Firstly, my apologies for my earlier comment, I did not read the title of your question correctly. Please let me know if if I have misunderstood you again.
To lift something in the Earth's atmosphere, we need to remove the air from the aerogel, (as small as a volume of air as it is), to create a vacuum, otherwise we still have a heavier than air structure. Then we need to seal the sides of the aerogel with graphene, to maintain the vacuum. At least, I hope I understand your idea properly here.
This source : Graphene Properties
Graphene aerogel is also very light at 0.77 milligrams per square metre (for comparison purposes, 1 square metre of paper is roughly 1000 times heavier). It is often said that a single sheet of graphene (being only 1 atom thick), sufficient in size enough to cover a whole football field, would weigh under 1 single gram.
This is incredibly light, and the slightest breeze would mean trouble in working with it, but would it be buoyant in air?

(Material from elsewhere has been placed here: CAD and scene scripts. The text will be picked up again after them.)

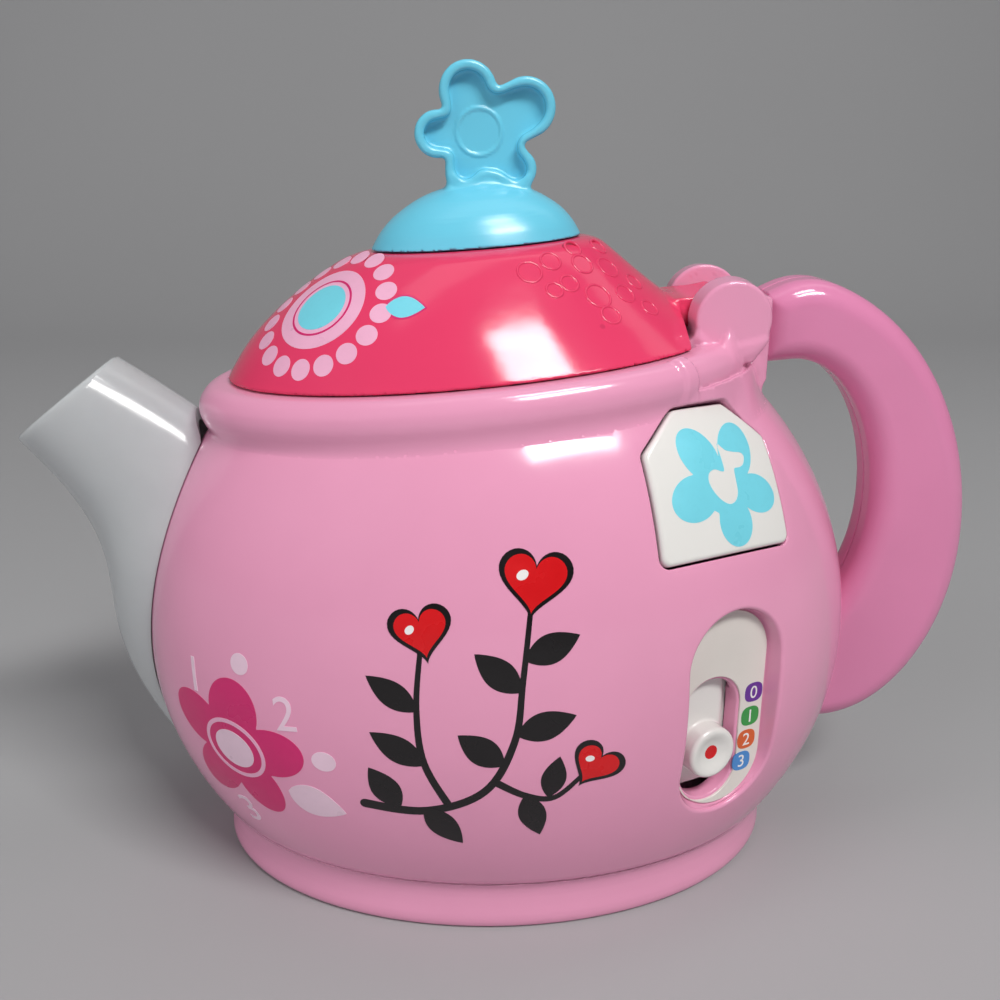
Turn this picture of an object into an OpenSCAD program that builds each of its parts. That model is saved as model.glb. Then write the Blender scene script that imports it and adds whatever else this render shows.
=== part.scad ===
// Toy teapot that plays and lights up: an oval pot moulded as two shells, with a hinged lid,
// a lit spout, a looped handle, a tag-shaped push button and a four-step slide switch.
// Millimetres. +X points to the handle, -X to the spout, -Y is the decorated front, +Z is up.
// The origin is on the floor under the middle of the foot.

/* [Pot] */
// Half length of the pot at its widest
pot_a = 85.2; // [84.8:0.1:85.6]
// Depth of the pot as a share of its length
pot_k = 0.70; // [0.69:0.005:0.71]
// Height of the widest ring above the floor
belly_z = 56; // [55.5:0.1:56.5]
// Wall thickness of the moulded shells
wall = 2.4; // [2.2:0.1:2.6]

/* [Rim and lid] */
// Tilt of the rim and lid, rising towards the handle, in degrees
lid_tilt = 5.6; // [5.4:0.1:5.8]
// Half length of the lid at its lower edge
lid_a = 57; // [56.6:0.1:57.2]
// Wall thickness of the lid
lid_wall = 2.2; // [1.8:0.1:2.4]

/* [Hinge] */
// Radius of the hinge knuckles
knuckle_r = 9; // [8.8:0.1:9.2]
// Radius of the steel hinge pin
pin_r = 2; // [1.8:0.05:2.1]

/* [Handle] */
// Thickness of the handle from front to back
handle_t = 18; // [16:0.5:19]

/* [Controls] */
// How far the tag button travels
tag_travel = 2; // [1.5:0.1:2.2]
// Distance between two steps of the slide switch
step = 5.4; // [5.3:0.05:5.5]

/* [Hidden] */
$fn = 96;

lid_x = -6.2;                 // centre of the rim and lid
lid_z = 123.5;                // height of the lid's lower edge above that centre
slope = tan(lid_tilt);
hinge = [49.7, 0, 133.3];     // hinge axis, along Y
pink = "#e59bc4";
hot = "#e23b6b";
blue = "#6fcbe4";
white = "#f2f0ec";

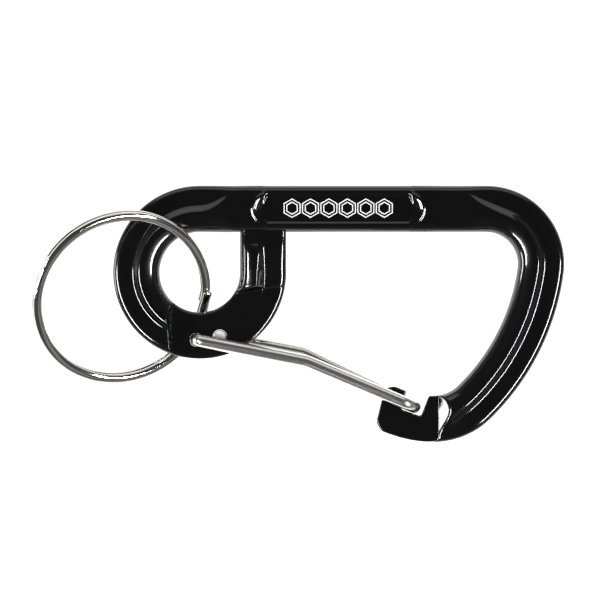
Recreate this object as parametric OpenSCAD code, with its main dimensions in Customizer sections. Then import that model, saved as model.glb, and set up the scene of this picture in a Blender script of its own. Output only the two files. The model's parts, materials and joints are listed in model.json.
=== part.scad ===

The problem seems to me to be mainly structural integrity. Graphene may be strong in certain directions, but I am sure you have seen what happens to a steel can, when you create a vacuum inside off of it. You can take the aerogel and remove as much air as possible, and seal the sides with graphene, but this only increases the chances of crushing by normal air pressure as you create a "harder" vacuum. The displacement by volume, creating a bouyant force, will also unfortunately collapse.